# Happy Birthday Roxy



## Bone Dancer (Oct 7, 2005)

A very Happy Birthday to you Roxy


----------



## Goblin (Jun 3, 2009)

You also receive a visit from the Birthday Monkey...........


----------



## Spooky1 (Aug 25, 2008)

Happy birthday to my favorite Haunter.


----------



## Hairazor (Mar 13, 2012)




----------



## Death's Door (Mar 22, 2006)

Happy birthday to ya Roxy!!! I hope you have a wonderful day.


----------



## CrazedHaunter (Nov 18, 2012)

Happy Birthday Roxy!!!


----------



## Sawtooth Jack (Apr 9, 2011)

Happy Birthday Roxy!


----------



## Wildcat (Nov 3, 2007)




----------



## Grimm Pickins (Nov 4, 2013)

Happy birthday Roxy!


----------



## booberry crunch (Aug 14, 2014)

Happy Birthday, Roxy!!


----------



## halstaff (Nov 18, 2009)




----------



## Howlinmadjack (Jul 20, 2009)

Happy Birthday Roxy!!!


----------



## RoxyBlue (Oct 6, 2008)

Thanks, my peeps! So far today we've had breakfast out, hiked up Sugarloaf Mountain, and stopped at Jimmie Cone in Damascus for ice cream. It's sunny and cool outside, so I couldn't have gotten a more gorgeous day to be out and about for a birthday


----------



## bobzilla (Nov 13, 2008)

What the......Happy Birthday Roxy!!! :lolkin:


----------



## Copchick (Apr 10, 2012)

I wish that you get to hear a mermaid sing.
I wish that Jack Sparrow teaches you how to tie a bowline.
I wish that you share some honey with Pooh.
I wish that you get to play ping pong with Forrest Gump.
I wish that you share a bottle or two of wine with the three musketeers.
Most of all, I wish you a happy birthday!
Enjoy this beautiful day.


----------



## Pumpkin5 (Aug 8, 2010)

:jol:There's only one thing to say....










I hope your day was extra special!

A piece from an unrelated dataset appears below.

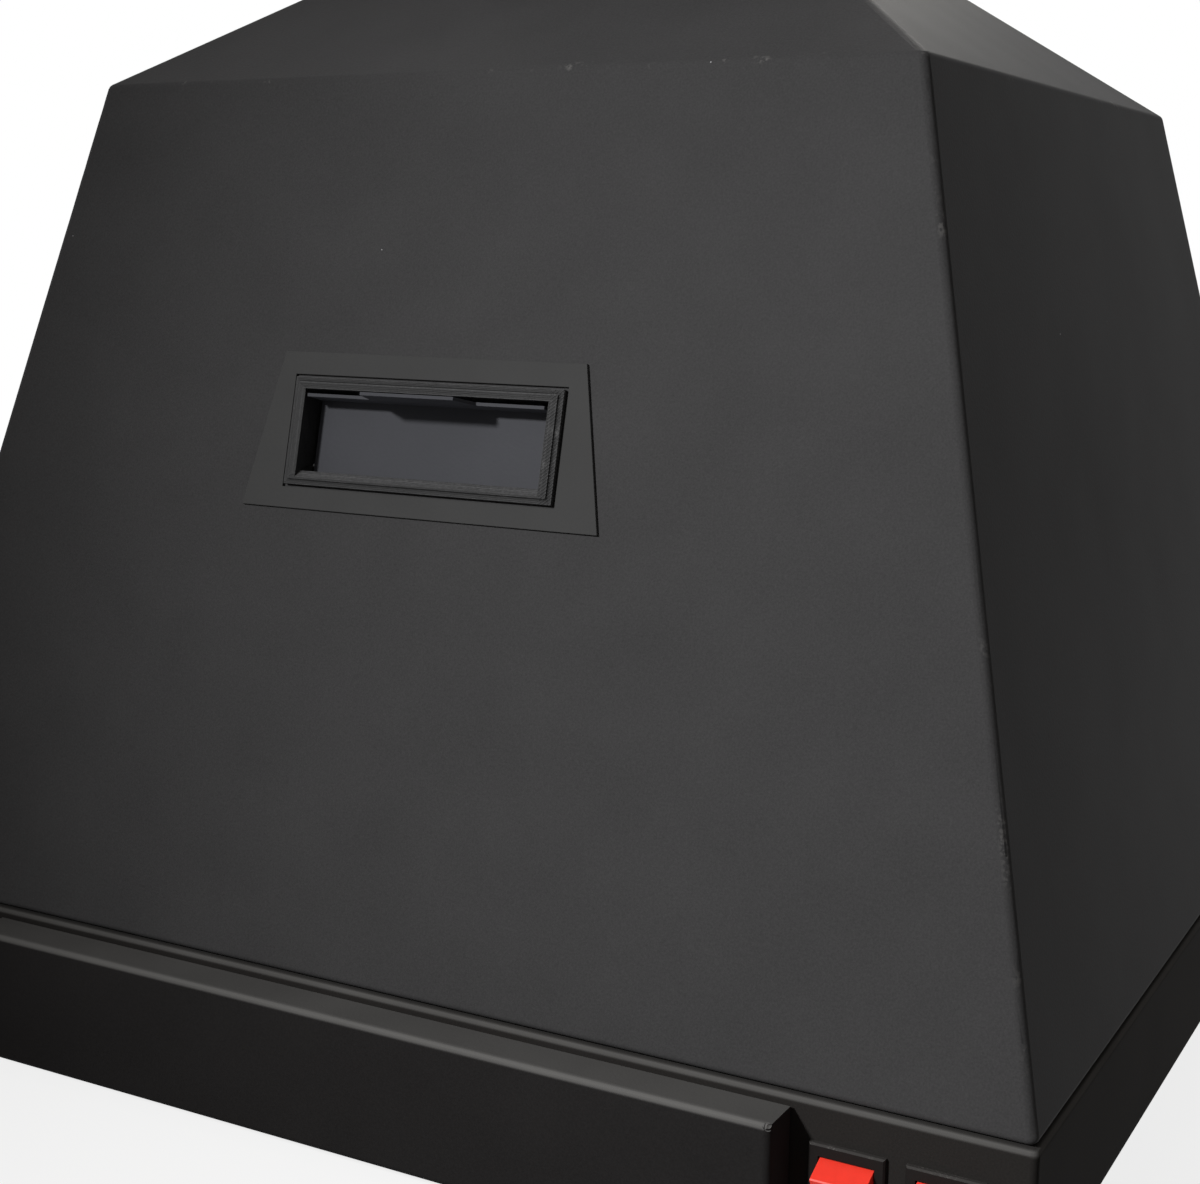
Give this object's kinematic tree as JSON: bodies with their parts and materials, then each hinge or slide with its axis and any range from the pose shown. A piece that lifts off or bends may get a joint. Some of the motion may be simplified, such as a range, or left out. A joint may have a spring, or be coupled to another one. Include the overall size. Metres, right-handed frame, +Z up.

Happy Belated Bonnie!


----------



## Evil Queen (Mar 8, 2008)




----------



## deadSusan (Jun 26, 2013)

A belated Happy Birthday Roxy!


----------



## RoxyBlue (Oct 6, 2008)

Thanks, my dears!


----------



## scareme (Aug 29, 2006)

I can't believe I was off line on your birthday. But it sounds like you were too. Glad to hear you had a good time.


----------



## heresjohnny (Feb 15, 2006)

Happy Birthday! May you find many gargoyles.


----------



## SPOOKY J (Nov 20, 2009)

Happy Birthday !!!


----------